RBA June 2019 Cash Rate Decision
RBA board has met on Tuesday the 4th of June 2019 and decided to cut the cash rate by 25 points to 1.25%. This represents the first cash rate cut since 3rd August 2016 (nearly 3 years).
The federal election has been won and done and the RBA has met for the first time since the election. One of the promises from the Liberal government was the First Home Buyer Scheme. We believe that once this policy is passed by the government, it will be a very beneficial policy for First Home Buyers.
Growth in Housing Market
Conditions in the Sydney and Melbourne housing markets have continued to soften and nationwide measures of rent inflation remain low. Growth in credit extended to owner-occupiers has eased, while demand by investors has slowed considerably as the dynamics of the housing market have changed. Though this has seen a recent improvement since the election result.
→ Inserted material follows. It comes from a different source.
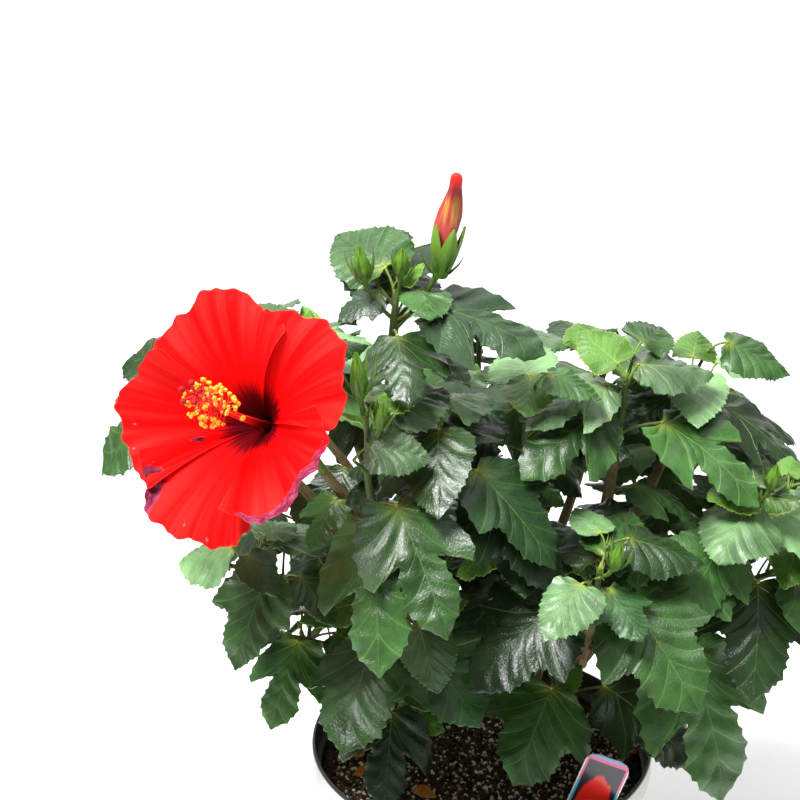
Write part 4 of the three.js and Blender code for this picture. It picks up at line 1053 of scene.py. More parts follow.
# Looks of fibres: dark and light colour, the spots' colour, the roughness, the relief's strength and depth
FIBRES = {
    "Cut wood": ((0.45, 0.32, 0.17), (0.66, 0.5, 0.3), (0.3, 0.19, 0.1), 0.8, 0.4, 0.0004),
    "Dry leaf": ((0.2, 0.055, 0.012), (0.75, 0.3, 0.04), (0.08, 0.025, 0.01), 0.75, 0.6, 0.0005),
    "Leaf stalks": ((0.06, 0.035, 0.02), (0.13, 0.1, 0.035), (0.2, 0.18, 0.06), 0.5, 0.4, 0.0003),
    "Leaf joints": ((0.3, 0.3, 0.03), (0.44, 0.42, 0.05), (0.25, 0.2, 0.04), 0.5, 0.3, 0.0003),
    "Green shoots": ((0.05, 0.036, 0.018), (0.12, 0.09, 0.04), (0.22, 0.18, 0.09), 0.55, 0.5, 0.0004),
    "Bud scales": ((0.09, 0.16, 0.025), (0.2, 0.32, 0.05), (0.3, 0.36, 0.09), 0.55, 0.3, 0.0003),
    "Bud stalks and bracts": ((0.06, 0.1, 0.018), (0.12, 0.22, 0.035), (0.2, 0.28, 0.06), 0.5, 0.4, 0.0003),
    "Green cup": ((0.034, 0.11, 0.006), (0.095, 0.23, 0.015), (0.17, 0.29, 0.035), 0.45, 0.5, 0.0004),
    "Stamen column": ((0.62, 0.01, 0.008), (0.85, 0.035, 0.02), (0.75, 0.05, 0.03), 0.45, 0.3, 0.0003),
    "Stigmas": ((0.2, 0.002, 0.004), (0.45, 0.008, 0.01), (0.3, 0.003, 0.004), 0.8, 0.6, 0.0005),
    "Throat": ((0.03, 0.0, 0.001), (0.09, 0.001, 0.003), (0.05, 0.0, 0.002), 0.8, 0.3, 0.0003),
}


def fibres(name, **more):
    return fibre_look(name, *FIBRES[name], **more)


def moulded_look(name, base, dusty, roughness, dust):
    look, w, shader = new_look(name, Specular_IOR_Level=0.45)
    grain = placed_group(w, "Grain and dust", make_grain_group, Vector=w.place())
    tint = w.mix(w.times(grain["Dust"], dust), colour(base), colour(dusty))
    tint = w.mix(w.times(grain["Scuffs"], dust * 0.6), tint, colour(dusty, 1.2))
    surface(w, shader, tint, w.plus(roughness, w.times(grain["Dust"], 0.25)), grain["Height"], 0.25, 0.0002)
    return look


def recolour(look, mixed):
    """Pass a look's base colour through a mix of it with another."""
    w = Wiring(look.node_tree)
    socket = look.node_tree.nodes["Principled BSDF"].inputs["Base Color"]
    w.feed(socket, mixed(w, socket.links[0].from_socket))


# The grown plant

MADE = {}


def crown():
    """The crown, grown once and shared by the operators."""
    if "crown" not in MADE:
        grown = Crown().grow()
        dice = Dice(20117)
        for leaf in grown.leaves:
            dress_leaf(leaf, dice)
        MADE["crown"] = grown
    return MADE["crown"]


# Bark and shoots

def bark_relief(steps, sides, length, seed, rough, scars):
    """Multipliers of a limb's radius: long ridges, swellings, and the scars that old leaves have left."""
    dice = Dice(seed)
    shares = np.arange(steps + 1) / steps
    angles = round_angles(sides)
    relief = np.ones((steps + 1, sides))
    offset = seed % 97
    for i, share in enumerate(shares):
        for j, angle in enumerate(angles):
            x, y = math.cos(angle), math.sin(angle)
            ridge = noise.noise(Vector((x * 2.3 + offset, y * 2.3, share * length / 22)))
            swell = noise.noise(Vector((x * 0.6, y * 0.6 + offset, share * length / 17)))
            relief[i, j] += rough * (ridge * 0.9 + swell * 0.8)
    for k in range(scars):
        at = 0.06 + 0.9 * (k + 0.6 * dice.roll()) / scars
        facing = math.radians(GOLDEN_ANGLE * k + dice.swing(25))
        apart = (shares[:, None] - at) * length
        turn = np.cos(angles[None, :] - facing)
        around = np.maximum(turn, 0) ** 6
        relief += 0.16 * np.exp(-((apart / 1.5) ** 2)) * around
        relief += 0.07 * np.exp(-(((apart + 1.6) / 1.1) ** 2)) * np.maximum(turn, 0) ** 1.5
    return relief


# How a limb's skin is made: the step along it, the fewest steps, the sides, the roughness, the distance
# between the scars of leaves, and the tone
STEM_SKIN = Facts(step=2.2, least=1, sides=28, rough=0.09, scars=15, tone=0.2)
BOUGH_SKIN = Facts(step=2.4, least=6, sides=16, rough=0.05, scars=11, tone=0.5)
SHOOT_SKIN = Facts(step=2, least=8, sides=9, rough=0.05, scars=9, tone=0.7)


def limb_mesh(piece, path, foot, tip, seed, skin, flare=0, fall=lambda share, length: share, roots=0):
    """A limb with its bark relief, flared at the foot by a share of its radius that falls away along it."""
    length = length_of(path)
    steps = max(int(length / skin.step), skin.least)
    share = np.arange(steps + 1) / steps
    radii = foot + (tip - foot) * share + foot * flare * np.exp(-fall(share, length))
    relief = bark_relief(steps, skin.sides, length, seed, skin.rough, int(length / skin.scars))
    if roots:
        angles = round_angles(skin.sides)
        buttress = np.cos(3 * angles + seed) + 0.6 * np.cos(5 * angles + 2 * seed)
        relief += roots * np.exp(-share / 0.09)[:, None] * buttress[None, :]
    tube(piece, path, radii, skin.sides, relief, 0, skin.tone)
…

It is not clear how much of this rate cut will be passed on by lenders if it will be a full or partial cut for mortgage lending rates. Important to note this will reduce the cost of variable loans, customers on fixed loans will not be impacted. You can read more about the refinancing process or the process or purchasing a new property.
It is yet to be seen that a rate cut would stimulate the credit and housing markets, similar to what occurred in late 2016. But APRA has suggested the idea of changing the assessment rules around new mortgages.
Locally, the scenario for the Australian economy is to grow at a rate of 2.75% for 2019 and 2020. This has been supported by a pick up in the resource sector and increased spending on infrastructure. Household consumption has been affected by a weakness in housing markets and a dragon low-income growth. The labour market is strong with the unemployment rate is 5%, though this has ticked up to 5.2% recently.
Inflation across the country has been lower than expected, with target inflation for 2019 to be 1.75% and a gradual rise in for inflation to be 2% by 2020. These inflation targets have been revised down from previous RBA expectations.
The RBA board made the decision to cut by 25 points to make inroads into the spare capacity in the economy. Assisting in a further reduction in unemployment and achieve the revised inflation target.